Alaska legislative offices hire mainly between the November general election and mid-January, when the Alaska Legislature convenes in Juneau. Newly elected legislators build their offices from scratch in November and December, and most session staff are in place before the session starts. Mid-session vacancies are filled quickly, often by referral.
Do you need a college degree to be a legislative staffer in Alaska?
No formal degree requirement exists — Alaska legislative staff are personal hires made directly by each legislator, outside the state's normal civil-service system. Offices hire for reliability, writing ability, and subject-matter knowledge; campaign work, internships, and constituent-facing experience matter more than credentials.
How much do Alaska legislative staffers make?
Alaska legislative staff pay is set office-by-office within legislative salary policy and varies with role and experience. Postings on Workplace Alaska list the actual range for each job. Session-only positions run roughly January through May; year-round positions are fewer and typically senior.

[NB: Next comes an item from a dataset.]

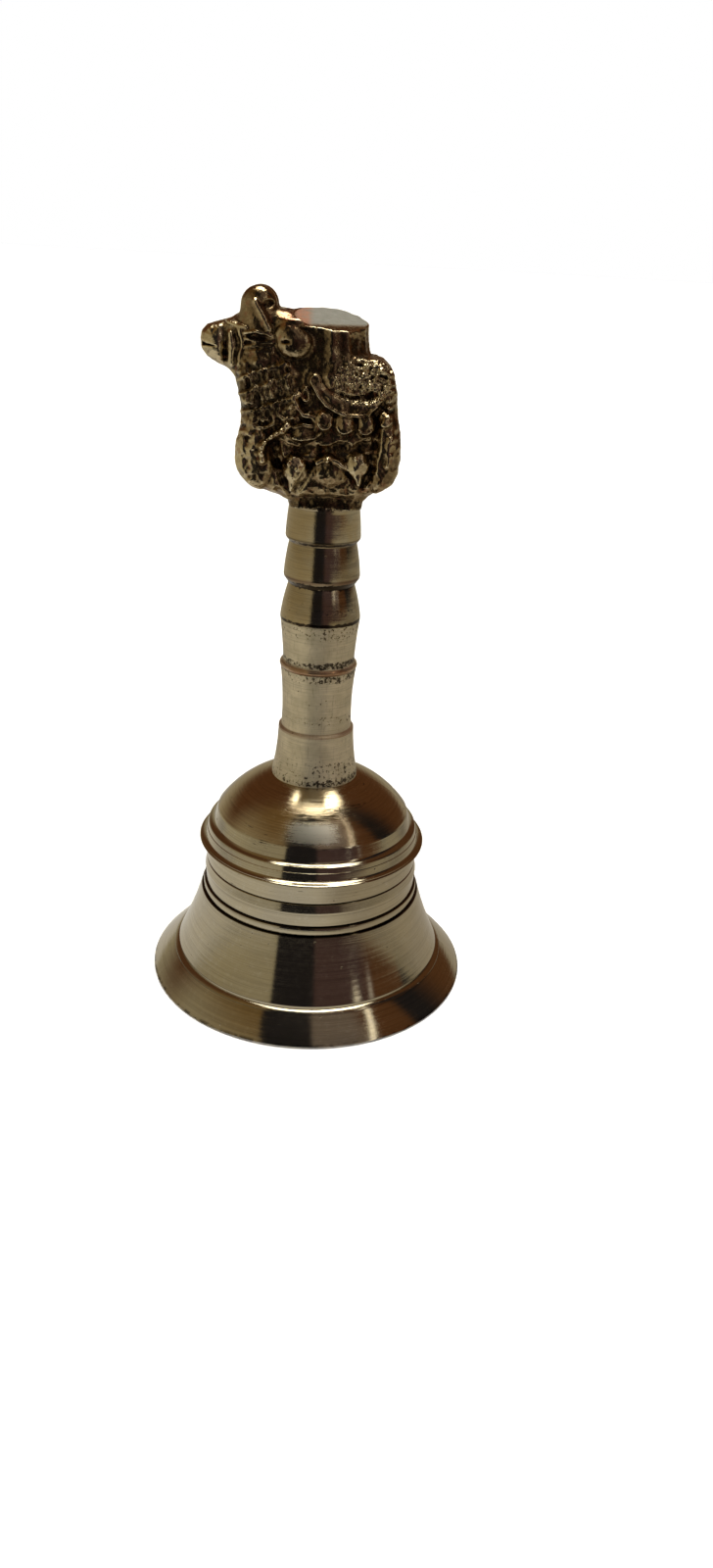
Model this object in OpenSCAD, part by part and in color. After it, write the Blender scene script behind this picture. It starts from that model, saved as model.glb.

Where are Alaska legislative jobs posted?
Formal legislative job postings appear on Workplace Alaska (the State of Alaska's hiring portal) under the Legislature as the employer, and are synced every morning to alaskajobs.org/jobs/legislative. A meaningful share of legislative hires are never posted publicly — they move through referrals — so networking during the interim matters as much as watching listings.
What is a session-only legislative job?
A session-only position runs for the legislative session — roughly mid-January to May in Juneau — and ends at adjournment. The statutory session limit is 90 days, the Alaska Constitution allows 121, and budgets routinely push sessions toward the long end. Session staff typically relocate to Juneau for the winter and line up their next role before adjournment.